Crisis management remains the top priority
The utmost priority is to resolve the crisis in the euro area. The recent agreements, if implemented in full, will help to break the adverse links between sovereigns and banks and create a banking union. In particular, once the agreed-upon single supervisory mechanism for euro area banks is established, the European Stability Mechanism (ESM) would be able to recapitalize banks directly. Moreover, ESM assistance will not carry seniority status for Spain—an important step to support market confidence. In addition, the leaders re-affirmed a willingness to consider secondary purchases of sovereign bonds by the European Financial Stability Facility (EFSF) and the ESM.
But these measures must be complemented by more progress on banking and fiscal union.
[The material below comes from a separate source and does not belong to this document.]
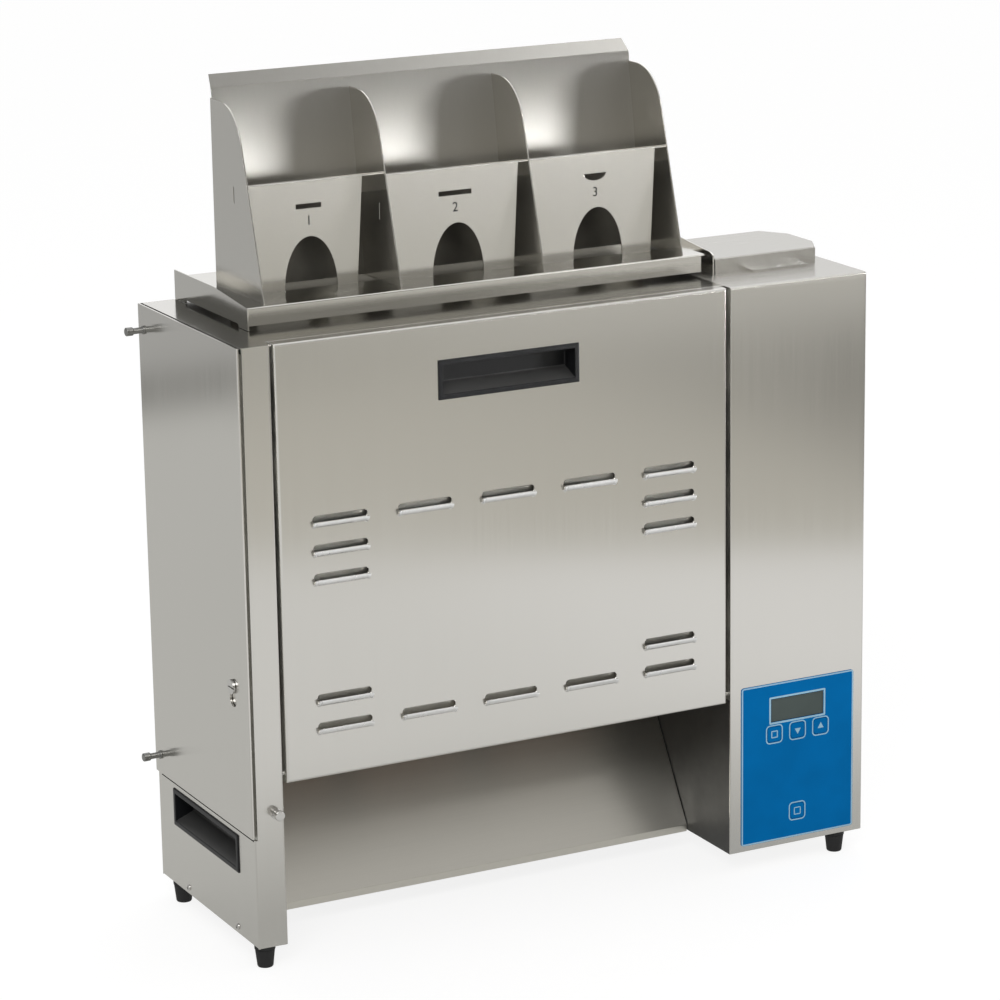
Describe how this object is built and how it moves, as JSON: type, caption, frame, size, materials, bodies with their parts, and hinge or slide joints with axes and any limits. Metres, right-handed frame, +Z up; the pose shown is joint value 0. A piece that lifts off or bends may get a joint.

In addition, the periphery countries need to remain on track with their policy reform commitments, for which they need a supportive financial and growth environment that must be facilitated by the ECB and other euro-area-level facilities. These tasks require policy measures in several areas:
In other major advanced economies, monetary policy also needs to respond effectively, including with further unconventional measures, to a much weaker near-term environment that will dampen price pressures. In view of somewhat weaker global growth, automatic stabilizers should be allowed to operate fully, while fiscal consolidation plans might need to be recalibrated if large downside risks materialize (see the July 2012 Fiscal Monitor Update). In the United States, it will be critical to reach transparent, bipartisan agreements to avoid a fiscal cliff in the near term and to raise the federal debt ceiling well ahead of the deadline (which will most likely be early in 2013). At the same time, both the United States and Japan need more credible plans to put medium-term government debt on a downward track. In Japan, a full Diet approval—after passage in the Lower House—of a gradual increase in the consumption tax rate is essential to maintain confidence in the authorities’ resolve to put public debt on a sustainable trajectory.
In emerging and developing economies, policymakers should stand ready to adjust policies, given spillovers from weaker advanced economy prospects and slowing export growth and volatile capital flows. That said, the need for and the nature of the desirable policy response vary considerably across emerging market economies because of differences in their cyclical positions. In some, recent growth declines have primarily reflected normalization to trend, and policies must thus avoid rekindling overheating pressures, with due consideration of risks that potential growth could be lower than expected. However, in economies where inflation and credit pressures have already eased credibly or where inflation expectations remain firmly anchored, further cuts in policy rates could be considered to help alleviate weakening economic conditions. In economies where inflation and credit pressures have not eased significantly, targeted measures could be considered should bank liquidity or funding pressures arise in the context of the current unsettled global financial environment. Economies with sustainable public finances and market financing at sustainable rates should allow automatic stabilizers to play fully, while those with large fiscal and external surpluses could consider fiscal support. Finally, with growth slowing and after many years of rapid credit growth, enhanced risk-based prudential regulation and supervision and macroprudential measures that address financial risks should take top priority.